Tips for Landscaping Roll-Up Strategy
- Prioritize bolt-ons with maintenance contract bases over project-only companies. The maintenance customers are the lasting asset. Project revenue goes away when you change the brand or the owner leaves.
- Route density is the primary operational improvement in landscaping roll-ups. Map your bolt-on targets by geography and optimize for routes, not just EBITDA size.
- Seasonal labor is the biggest operational challenge. Build a platform that can share crews across locations during peak season and cross-train for snow removal in winter markets.
- Commercial maintenance contracts are more valuable than residential in roll-ups because they are larger, have longer terms, and are less likely to cancel. Target bolt-ons with 40%+ commercial maintenance revenue.

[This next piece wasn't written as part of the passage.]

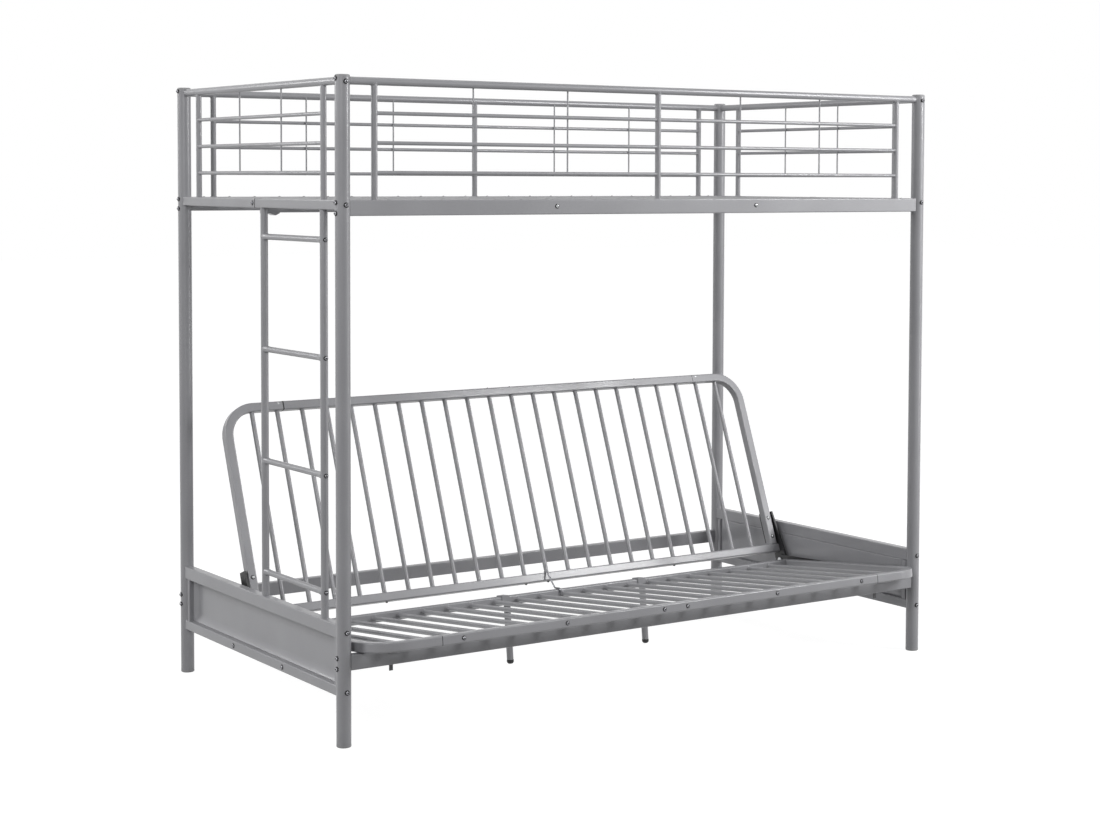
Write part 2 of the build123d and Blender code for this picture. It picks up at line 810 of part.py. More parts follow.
# End caps: moulded lids with a stem in the open rear ends of the seat's sides
cap_start = seat_frame.from_local_coords(Vector(0, seat_rear + half_tube, 0))
cap_places = [(-frame_half_width, 0), (frame_half_width, 0)]
cap_stem_size = frame_tube - 2 * (tube_wall + plug_clearance)
with BuildPart() as seat_end_caps:
    with BuildSketch(Plane(cap_start, (1, 0, 0), seat_back_dir)):
        with Locations(*cap_places):
            RectangleRounded(frame_tube, frame_tube, frame_corner)
    extrude(amount=cap_head)
    chamfer(
        seat_end_caps.edges().group_by(Axis(cap_start, seat_back_dir))[-1], length=cap_edge
    )
    with BuildSketch(Plane(cap_start, (1, 0, 0), seat_back_dir)):
        with Locations(*cap_places):
            RectangleRounded(cap_stem_size, cap_stem_size, frame_corner - tube_wall)
    extrude(amount=-plug_depth)
keep(seat_end_caps, "seat_end_caps")

back_frame = back_plane.offset(-pivot_offset)
frame_rail(back_frame, back_up_dir, seam_half, back_top, "back_top_rail")
frame_rail(
    back_frame, back_up_dir, frame_outer_x + back_rail_stub, pivot_to_back, "back_bottom_rail"
)
back_side_right = frame_corner_piece(
    back_frame, back_up_dir, back_top, pivot_to_back + half_tube, "back_side_right"
)
left_copy(back_side_right, "back_side_left")
frame_slats(
    back_frame, back_up_dir, back_top - half_tube, pivot_to_back + half_tube, "back_slats"
)

# Link plates: each has the eye of its pivot and a straight slot that climbs over the stud
link_place = side_plane(frame_outer_x, seat_back_dir, seat_plane.origin)
guide_reach = guide_y - front_y
slot_start = Vector(
    guide_reach * tilt_cos + guide_stud_drop * tilt_sin,
    guide_reach * tilt_sin - guide_stud_drop * tilt_cos,
)
slot_end = Vector(guide_reach + seat_travel, -guide_stud_drop)
slot_run = slot_end - slot_start
slot_mid = (slot_start + slot_end) / 2
with BuildPart() as link_plates:
    with BuildSketch(link_place):
        with Locations(slot_start):
            Circle(link_nose_radius)
        with Locations(slot_end):
            Circle(link_heel_radius)
        with Locations((pivot_r, pivot_n)):
            Circle(link_eye_radius)
        make_hull()
        with Locations(slot_mid):
            SlotCenterToCenter(
                slot_run.length,
                2 * (guide_stud_radius + guide_clearance),
                rotation=degrees(atan2(slot_run.Y, slot_run.X)),
                mode=Mode.SUBTRACT,
            )
        with Locations((pivot_r, pivot_n)):
            Circle(pin_radius + pin_running_fit, mode=Mode.SUBTRACT)
    extrude(amount=link_thickness)
    mirror(about=Plane.YZ)
keep(link_plates, "link_plates")

# Back arms: plates that turn on the pivots, each with a flange behind the back's leg
arm_place = side_plane(arm_inner_x, back_up_dir, pivot)
flange_start_x = inner_half + arm_flange_inset
flange_w = -pivot_offset - half_tube
with BuildPart() as back_arms:
    with BuildSketch(arm_place):
        Circle(arm_eye_radius)
        with Locations((arm_length - arm_end_length / 2, -pivot_offset)):
            Rectangle(arm_end_length, frame_tube)
        make_hull()
        Circle(pin_radius + pin_running_fit, mode=Mode.SUBTRACT)
    extrude(amount=arm_thickness)
    with BuildSketch(back_plane.offset(flange_w)):
        with Locations(((flange_start_x + arm_outer_x) / 2, (arm_flange_start + arm_length) / 2)):
            Rectangle(arm_outer_x - flange_start_x, arm_length - arm_flange_start)
    extrude(amount=-arm_flange_thickness)
    mirror(about=Plane.YZ)
keep(back_arms, "back_arms")

# Pivot pins: a head inside, a collar outside the arm, and an end that lies in the cradle
pin_end_x = panel_face_x - pin_end_gap
with BuildPart() as pivot_pins:
    with BuildSketch(Plane.YZ.offset(frame_outer_x - pin_head)):
        with Locations((pivot.Y, pivot.Z)):
            Circle(pin_head_radius)
    extrude(amount=pin_head)
    with BuildSketch(Plane.YZ.offset(frame_outer_x)):
        with Locations((pivot.Y, pivot.Z)):
            Circle(pin_radius)
    extrude(amount=pin_end_x - frame_outer_x)
    with BuildSketch(Plane.YZ.offset(arm_outer_x + arm_gap)):
        with Locations((pivot.Y, pivot.Z)):
            Circle(pin_head_radius)
    extrude(amount=pin_head)
    mirror(about=Plane.YZ)
keep(pivot_pins, "pivot_pins")

# Support legs: tubes square to the seat under its rear rail, with domed tips, held by saddles
rear_rail_mid = seat_frame.from_local_coords(Vector(0, seat_rear, 0))
leg_reach = (rear_rail_mid.Z - leg_floor_gap) / tilt_cos
tip_plane = Plane(rear_rail_mid - seat_plane.z_dir * leg_reach, (1, 0, 0), seat_plane.z_dir)
leg_places = [(x, 0) for x in leg_xs]
with BuildPart() as support_legs:
    with BuildSketch(tip_plane.offset(tip_height)):
        with Locations(*leg_places):
            ring_outline(leg_radius, leg_wall)
    extrude(amount=leg_reach - tip_height)
    with BuildSketch(side_plane(-inner_half, seat_back_dir, rear_rail_mid)):
        Rectangle(frame_tube, frame_tube)
    extrude(amount=2 * inner_half, mode=Mode.SUBTRACT)
keep(support_legs, "support_legs")

with BuildPart() as leg_tips:
    with BuildSketch(tip_plane):
        with Locations(*leg_places):
            Circle(tip_radius)
    extrude(amount=tip_height)
    fillet(leg_tips.edges().group_by(Axis(tip_plane.origin, tip_plane.z_dir))[0], radius=tip_dome)
    with BuildSketch(tip_plane.offset(tip_height)):
        with Locations(*leg_places):
            Circle(leg_radius - leg_wall - tip_fit)
    extrude(amount=tip_stem)
keep(leg_tips, "leg_tips")

saddle_inner = half_tube + saddle_fit
saddle_outer = saddle_inner + saddle_thickness
with BuildPart() as leg_saddles:
    for x in leg_xs:
        with BuildSketch(
            side_plane(x - saddle_shift - saddle_width / 2, seat_back_dir, rear_rail_mid)
        ):
            with BuildLine():
                Polyline(
                    (-saddle_outer, half_tube - saddle_leg),
                    (-saddle_outer, saddle_outer),
                    (saddle_outer, saddle_outer),
                    (saddle_outer, half_tube - saddle_leg),
                    (saddle_inner, half_tube - saddle_leg),
                    (saddle_inner, saddle_inner),
                    (-saddle_inner, saddle_inner),
                    (-saddle_inner, half_tube - saddle_leg),
                    close=True,
                )
            make_face()
        extrude(amount=saddle_width)
keep(leg_saddles, "leg_saddles")

# Stay: a wire that hooks over the back's bottom rail and the seat's rear rail
stay_off = stay_gap + stay_radius
back_over = pivot_to_back + half_tube + stay_off
back_front = half_tube - pivot_offset + stay_off
seat_over = seat_mid + half_tube + stay_off
seat_front = seat_rear - half_tube - stay_off
stay_points = [
    back_plane.from_local_coords(Vector(stay_x, back_over, back_front - stay_hold)),
    back_plane.from_local_coords(Vector(stay_x, back_over, back_front)),
    seat_plane.from_local_coords(Vector(stay_x, seat_rear + half_tube, seat_over)),
    seat_plane.from_local_coords(Vector(stay_x, seat_front, seat_over)),
    seat_plane.from_local_coords(Vector(stay_x, seat_front, seat_over - stay_drop)),
]
with BuildPart() as stay_wire:
    with BuildLine():
        FilletPolyline(*stay_points, radius=stay_bend)
    with BuildSketch(Plane(stay_points[0], (1, 0, 0), stay_points[1] - stay_points[0])):
        Circle(stay_radius)
    sweep()
keep(stay_wire, "stay_wire")


# Bolt heads: short cylinders with a coned crown
def bolt_heads(plane, places, radius, head, dome):
    """Heads on a plane, added to the part that is open."""
    with BuildSketch(plane) as shank:
        with Locations(*places):
            Circle(radius)
    extrude(shank.sketch, amount=head - dome)
    with BuildSketch(plane.offset(head - dome)) as crown:
        with Locations(*places):
            Circle(radius)
    extrude(crown.sketch, amount=dome, taper=45)


def small_heads(plane, places):
    """Small bolt heads, added to the part that is open."""
    bolt_heads(plane, places, small_bolt_radius, small_bolt_head, small_bolt_dome)


side_bolt_zs = [top_rail_z + cap_bolt_rise]
for rail_z in (deck_rail_z, lower_rail_z):
    side_bolt_zs += [rail_z + rail_bolt_offset, rail_z - rail_bolt_offset]
end_bolt_zs = [top_rail_z - cap_bolt_drop, end_rail_z, panel_top_mid_z, panel_foot_mid_z]
post_head = post_radius + post_bolt_head
with BuildPart() as post_bolts:
    bolt_heads(
        Plane.YZ.offset(post_x),
        [(y, z) for y in (front_y, rear_y) for z in side_bolt_zs],
        post_bolt_radius,
        post_head,
        bolt_dome,
    )
    mirror(about=Plane.YZ)
    bolt_heads(
        Plane.XZ.offset(-front_y),
        [(x, z) for x in (-post_x, post_x) for z in end_bolt_zs],
        post_bolt_radius,
        post_head,
        bolt_dome,
    )
    bolt_heads(
        Plane((0, rear_y, 0), (-1, 0, 0), (0, 1, 0)),
        [(x, z) for x in (-post_x, post_x) for z in end_bolt_zs],
        post_bolt_radius,
        post_head,
        bolt_dome,
    )
    cut_for_posts()
keep(post_bolts, "post_bolts")

with BuildPart() as ladder_bolts:
    ladder_bolt_places = [(-post_x, z) for z in rung_zs]
    ladder_head = ladder_rail_radius + small_bolt_head
    bolt_heads(
        Plane.XZ.offset(-ladder_front_y),
        ladder_bolt_places,
        small_bolt_radius,
        ladder_head,
        small_bolt_dome,
    )
    bolt_heads(
        Plane((0, ladder_rear_y, 0), (-1, 0, 0), (0, 1, 0)),
        [(-x, z) for x, z in ladder_bolt_places],
        small_bolt_radius,
        ladder_head,
        small_bolt_dome,
    )
    for y in (ladder_front_y, ladder_rear_y):
        cut_round(-post_x, y, ladder_rail_radius + saddle_gap, panel_top_z, end_rail_low_z)
keep(ladder_bolts, "ladder_bolts")

with BuildPart() as rail_bolts:
    small_heads(Plane.YZ.offset(post_x + end_rail_size / 2), [(mid_y + beam_bolt_y, end_rail_z)])
    small_heads(
        Plane.YZ.offset(panel_outer_x), [(y, panel_foot_mid_z) for y in (guide_y, rest_y)]
    )
    mirror(about=Plane.YZ)
    small_heads(
        Plane.XZ.offset(side_rail_depth / 2 - front_y),
        [(x, deck_rail_z + deck_bolt_rise) for x in (-deck_bolt_x, deck_bolt_x)],
    )
keep(rail_bolts, "rail_bolts")

outer_bolt_x = frame_seam_x - seat_bolt_inset
seat_bolt_xs = (middle_bolt_x, (middle_bolt_x + outer_bolt_x) / 2, outer_bolt_x)
with BuildPart() as seat_bolts:
    small_heads(
        Plane(
            seat_frame.from_local_coords(Vector(0, -seat_overhang - half_tube, 0)),
            (1, 0, 0),
            -seat_back_dir,
        ),
        [(side * x, 0) for side in (-1, 1) for x in seat_bolt_xs],
    )
keep(seat_bolts, "seat_bolts")

with BuildPart() as link_bolts:
    small_heads(
        side_plane(link_outer_x, seat_back_dir, seat_plane.origin),
        [(r, seat_mid) for r in link_bolt_places],
    )
    mirror(about=Plane.YZ)
keep(link_bolts, "link_bolts")

with BuildPart() as back_bolts:
    small_heads(
        back_plane.offset(half_tube - pivot_offset), [(frame_half_width, v) for v in arm_bolts]
    )
    small_heads(
        Plane(
            back_plane.from_local_coords(Vector(0, 0, flange_w - arm_flange_thickness)),
            (-1, 0, 0),
            -back_plane.z_dir,
        ),
        [(-frame_half_width, v) for v in arm_bolts],
    )
    mirror(about=Plane.YZ)
    back_screw_xs = (middle_bolt_x, frame_seam_x - back_screw_inset)
    back_screw_places = [side * x for side in (-1, 1) for x in back_screw_xs]
    bolt_heads(
        Plane(
            back_frame.from_local_coords(Vector(0, back_top + half_tube, 0)),
            (1, 0, 0),
            back_up_dir,
        ),
        [(x, 0) for x in back_screw_places],
        back_screw_radius,
        back_screw_head,
        small_bolt_dome,
    )
    bolt_heads(
        Plane(
            back_frame.from_local_coords(Vector(0, pivot_to_back - half_tube, 0)),
            (1, 0, 0),
            -back_up_dir,
        ),
        [(x, 0) for x in back_screw_places],
        back_screw_radius,
        back_screw_head,
        small_bolt_dome,
    )
keep(back_bolts, "back_bolts")
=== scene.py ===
import math
import bmesh
import bpy
from mathutils import Matrix, Vector


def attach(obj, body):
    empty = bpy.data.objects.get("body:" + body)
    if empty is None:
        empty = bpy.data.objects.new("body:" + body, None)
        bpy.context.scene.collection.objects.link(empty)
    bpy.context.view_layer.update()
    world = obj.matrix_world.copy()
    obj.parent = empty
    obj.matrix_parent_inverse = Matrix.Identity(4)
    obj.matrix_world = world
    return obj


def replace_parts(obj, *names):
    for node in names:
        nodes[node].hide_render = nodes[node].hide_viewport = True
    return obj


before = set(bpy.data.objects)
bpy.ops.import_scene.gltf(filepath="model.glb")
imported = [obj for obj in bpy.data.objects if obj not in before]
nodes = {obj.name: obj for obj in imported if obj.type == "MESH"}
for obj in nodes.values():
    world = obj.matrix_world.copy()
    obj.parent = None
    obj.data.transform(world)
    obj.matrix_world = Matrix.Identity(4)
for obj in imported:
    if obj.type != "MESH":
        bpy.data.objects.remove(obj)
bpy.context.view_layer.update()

# Camera: a long lens at standing height, in front of the ladder's end of the bed.
# The lens is shifted down, as on a product photograph, so that the posts stay nearly upright.
IMAGE_WIDTH = 1100
FOCAL_PX = 2059.82
LENS_SHIFT = (-0.0161, -0.1109)
EYE = (-3.3912, -4.9867, 1.4249)
VIEW_YAW = 0.5975
VIEW_PITCH = 0.05308
VIEW_ROLL = 0.00322
camera_data = bpy.data.cameras.new("photo_camera")
camera_data.sensor_width = 36
camera_data.lens = camera_data.sensor_width * FOCAL_PX / IMAGE_WIDTH
camera_data.shift_x, camera_data.shift_y = LENS_SHIFT
camera = bpy.data.objects.new("photo_camera", camera_data)
camera.location = EYE
facing = Matrix.Rotation(-VIEW_YAW, 3, "Z") @ Matrix.Rotation(math.pi / 2 - VIEW_PITCH, 3, "X")
camera.rotation_euler = (facing @ Matrix.Rotation(VIEW_ROLL, 3, "Z")).to_euler()
bpy.context.scene.collection.objects.link(camera)
bpy.context.scene.camera = camera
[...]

Frequently Asked Questions
How does multiple arbitrage work in landscaping?
PE firms buy a landscaping platform with strong maintenance contracts at 5x to 6x EBITDA, then acquire 4 to 6 smaller landscaping companies at 3x to 4x. Each bolt-on adds maintenance customers and geographic coverage. The combined entity exits at 7x to 9x. Landscaping roll-ups generate strong returns because bolt-ons are cheap and maintenance contract bases are highly valuable.
What makes landscaping attractive for roll-ups?
Landscaping combines three elements PE firms value: recurring revenue from maintenance contracts, high fragmentation (thousands of small operators in every market), and operational leverage from route density. A landscaping platform that doubles its customer base in a market can service those customers with less than double the cost. Route density drives margins up as the platform grows.
What exit multiples do landscaping platforms achieve?
Regional landscaping platforms with $2M+ EBITDA and 60%+ recurring maintenance revenue sell at 7x to 9x. Companies with commercial maintenance contracts and multiple locations can reach 8x to 10x. Individual landscaping companies sell at 3x to 4x (project-only) and 4x to 6x (maintenance-heavy). The spread between individual and platform multiples is the arbitrage.
How do maintenance contracts affect landscaping roll-up returns?
Maintenance contracts are the most valuable asset in landscaping bolt-ons. A bolt-on with $250K EBITDA and 200 maintenance customers at 3.5x ($875K) is worth more long-term than a bolt-on with $350K EBITDA from project work at the same multiple. The maintenance customers generate recurring revenue that compounds annually as the platform grows.
What returns do landscaping roll-ups generate?
Well-executed landscaping roll-ups target 2.5x to 3.5x MOIC over 5 years. A typical deal: platform at 6x ($6M for $1M EBITDA), five bolt-ons at 3.5x ($4.375M for $1.25M combined EBITDA), total invested $10.375M. Combined EBITDA of $2.25M, improved to $2.5M+ with margin and revenue gains. At 9x exit, valuation is approximately $22.5M, delivering approximately 2.2x MOIC.